The field of Language Reasoning Models (LRMs) has been very active over the past few years with advances in training and inference techniques enabling LRMs to reason longer, and more accurately. However, a growing body of studies show that LRMs are still inefficient, over-generating verification and reflection steps. To address this challenge, we introduce the Step-Tagging framework, a lightweight sentence-classifier enabling real-time annotation of the type of reasoning steps that an LRM is generating. To monitor reasoning behaviors, we introduced ReasonType: a novel taxonomy of reasoning steps. Building on this framework, we demonstrated that online monitoring of the count of specific steps can produce effective interpretable early stopping criteria of LRM inferences. We evaluate the Step-tagging framework on three open-source reasoning models across standard benchmark datasets: MATH500, GSM8K, AIME and non-mathematical tasks (GPQA and MMLU-Pro).
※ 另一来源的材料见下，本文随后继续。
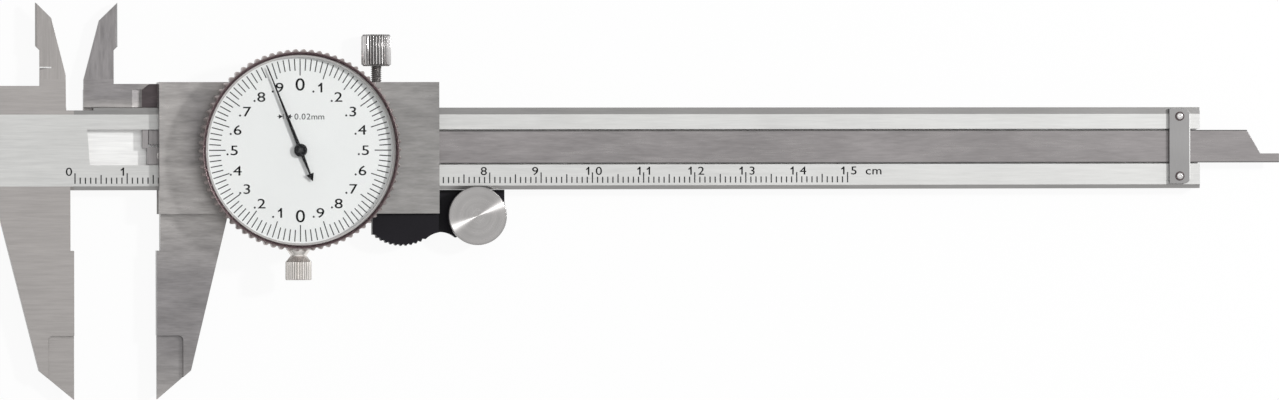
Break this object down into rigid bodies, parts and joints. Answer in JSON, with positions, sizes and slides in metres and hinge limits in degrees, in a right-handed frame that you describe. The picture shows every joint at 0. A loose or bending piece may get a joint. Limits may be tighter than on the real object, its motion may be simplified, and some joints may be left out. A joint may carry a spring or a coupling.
{
  "type": "dial caliper",
  "caption": "Dial caliper with a grooved beam, a sliding jaw head, a rack-driven dial under a knurled bezel, inside jaws, a depth bar, a lock screw and a thumb roller.",
  "frame": {"origin": "middle of the footprint at rest, on the surface that the caliper lies on with its dial up", "axes": "+X along the beam from the fixed jaw to the depth bar's tip, +Z out of the dial; the outside jaws point towards -Y"},
  "size_m": [0.25, 0.0762, 0.0142],
  "materials": {
    "satin_steel": "satin chrome, matt and even",
    "ground_steel": "ground, with straight grinding lines",
    "bar_steel": "brushed lengthwise",
    "rack_steel": "milled",
    "turned_steel": "turned in fine circles",
    "screw_steel": "turned",
    "spring_steel": "blued",
    "nickel": "bright nickel plate",
    "case_metal": "satin",
    "bezel_metal": "satin",
    "dial_enamel": "matt white",
    "needle_black": "matt black",
    "black_plastic": "finely grained",
    "seal_rubber": "dark",
    "crystal": "clear",
    "brass": "polished"
  },
  "bodies": {
    "beam": {"beam": "satin_steel", "rack": "rack_steel", "rack_screws": "screw_steel", "rack_stop": "bar_steel", "keeper_plate": "bar_steel", "keeper_screws": "nickel"},
    "slide": {"slide_frame": "ground_steel", "back_plate": "ground_steel", "back_plate_screws": "screw_steel", "gib": "brass", "gib_screws": "screw_steel", "depth_bar": "bar_steel", "depth_bar_screws": "screw_steel", "thumb_rest": "black_plastic", "thumb_rest_screws": "screw_steel", "roller_axle": "screw_steel", "dial_case": "case_metal", "case_screws": "screw_steel", "bezel_retaining_ring": "spring_steel", "movement_plate": "brass", "movement_screws": "screw_steel", "movement_bridge": "brass", "bridge_pillars": "brass", "bridge_screws": "screw_steel", "bushes": "brass", "hairspring": "spring_steel", "hairspring_stud": "screw_steel"},
    "thumb_roller": {"thumb_roller": "turned_steel"},
    "lock_screw": {"lock_screw": "nickel"},
    "bezel_clamp_screw": {"bezel_clamp_screw": "nickel"},
    "bezel": {"bezel": "bezel_metal", "seal_ring": "seal_rubber", "crystal": "crystal", "dial_face": "dial_enamel"},
    "rack_arbor": {"rack_pinion": "brass", "drive_gear": "brass"},
    "needle_arbor": {"centre_arbor": "screw_steel", "needle": "needle_black"},
    "take_up_wheel": {"take_up_arbor": "screw_steel", "take_up_gear": "brass"}
  },
  "joints": [
    {"name": "jaw_slide", "type": "slide", "parent": "beam", "child": "slide", "axis": [1, 0, 0], "range_m": [-0.01588, 0.13412]},
    {"name": "roller_spin", "type": "hinge", "parent": "slide", "child": "thumb_roller", "pos_m": [-0.03319, -0.00299, 0.00215], "axis": [0, 0, 1], "continuous": true},
    {"name": "lock_screw_turn", "type": "hinge", "parent": "slide", "child": "lock_screw", "pos_m": [-0.05246, 0.02278, 0.0032], "axis": [0, 1, 0], "range_deg": [-45, 720]},
    {"name": "clamp_screw_turn", "type": "hinge", "parent": "slide", "child": "bezel_clamp_screw", "pos_m": [-0.06809, -0.00895, 0.0083], "axis": [0, -1, 0], "range_deg": [-60, 720]},
    {"name": "bezel_turn", "type": "hinge", "parent": "slide", "child": "bezel", "pos_m": [-0.06809, 0.00965, 0.0118], "axis": [0, 0, 1], "continuous": true},
    {"name": "rack_arbor_spin", "type": "hinge", "parent": "slide", "child": "rack_arbor", "pos_m": [-0.07527, 0.00908, 0.0081], "axis": [0, 0, 1], "continuous": true},
    {"name": "needle_spin", "type": "hinge", "parent": "slide", "child": "needle_arbor", "pos_m": [-0.06809, 0.00965, 0.0081], "axis": [0, 0, 1], "continuous": true},
    {"name": "take_up_spin", "type": "hinge", "parent": "slide", "child": "take_up_wheel", "pos_m": [-0.06185, 0.00605, 0.0081], "axis": [0, 0, 1], "continuous": true}
  ],
  "couplings": [
    {"joint": "rack_arbor_spin", "follows": "jaw_slide", "rad_per_m": 628.32},
    {"joint": "needle_spin", "follows": "jaw_slide", "rad_per_m": -3141.6},
    {"joint": "take_up_spin", "follows": "jaw_slide", "rad_per_m": 628.32},
    {"joint": "roller_spin", "follows": "jaw_slide", "rad_per_m": 198.81}
  ]
}
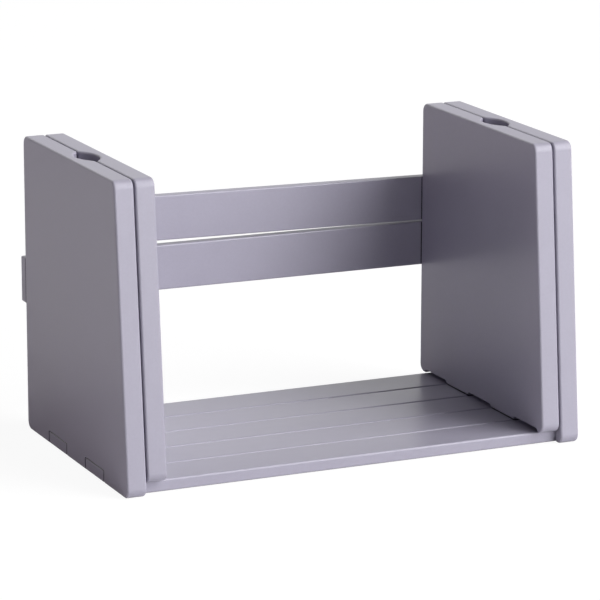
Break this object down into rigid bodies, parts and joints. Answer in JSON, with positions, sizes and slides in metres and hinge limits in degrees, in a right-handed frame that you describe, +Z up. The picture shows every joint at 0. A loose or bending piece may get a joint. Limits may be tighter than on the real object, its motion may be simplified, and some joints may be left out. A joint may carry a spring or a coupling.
{
  "type": "extending desktop book rack",
  "caption": "Desktop book rack of painted boards with trapezoid double end panels, a slatted base and two back rails, in two interleaved halves that slide apart sideways",
  "frame": {"origin": "on the desk, in the middle of the closed rack's length and depth", "axes": "+X along the row of books to the right, +Y from the open front to the back rails, +Z up"},
  "size_m": [0.364, 0.2164, 0.227],
  "materials": {
    "painted_board": "medium-density fibreboard sprayed in a satin pale lavender grey, edges eased",
    "steel_screws": "zinc-plated countersunk wood screws"
  },
  "bodies": {
    "left_half": {"left_outer_panel": "painted_board", "right_inner_panel": "painted_board", "slat_2": "painted_board", "slat_4": "painted_board", "lower_rail": "painted_board", "left_outer_slat_screws": "steel_screws", "right_inner_slat_screws": "steel_screws", "lower_rail_screws": "steel_screws"},
    "right_half": {"right_outer_panel": "painted_board", "left_inner_panel": "painted_board", "slat_1": "painted_board", "slat_3": "painted_board", "slat_5": "painted_board", "upper_rail": "painted_board", "right_outer_slat_screws": "steel_screws", "left_inner_slat_screws": "steel_screws", "upper_rail_screws": "steel_screws"}
  },
  "joints": [
    {"name": "extend", "type": "slide", "parent": "left_half", "child": "right_half", "axis": [1, 0, 0], "range_m": [0, 0.3017]}
  ]
}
We achieve 20 to 50\% token reduction while maintaining comparable accuracy to standard generation, with largest gains observed on more computation-heavy tasks. This work offers a novel way to increase control over the generation of LRMs, and a new tool to study behaviors of LRMs.

翻译：语言推理模型（LRMs）领域在过去几年中非常活跃，训练和推理技术的进步使得LRM能够进行更长、更准确的推理。然而，越来越多的研究表明，LRM仍然效率低下，过度生成验证和反思步骤。为应对这一挑战，我们引入了步骤标记框架，这是一种轻量级句子分类器，能够实时标注LRM生成的推理步骤类型。为监控推理行为，我们提出了ReasonType：一种新颖的推理步骤分类法。基于此框架，我们证明了对特定步骤数量的在线监控能够产生有效的可解释早期停止标准，用于LRM推理。我们在三个开源推理模型上评估了步骤标记框架，测试数据集包括标准基准：MATH500、GSM8K、AIME以及非数学任务（GPQA和MMLU-Pro）。在保持与标准生成相当准确率的同时，我们实现了20%至50%的标记减少，其中计算密集型任务收益最大。这项工作提供了一种增强LRM生成控制的新方法，以及研究LRM行为的新工具。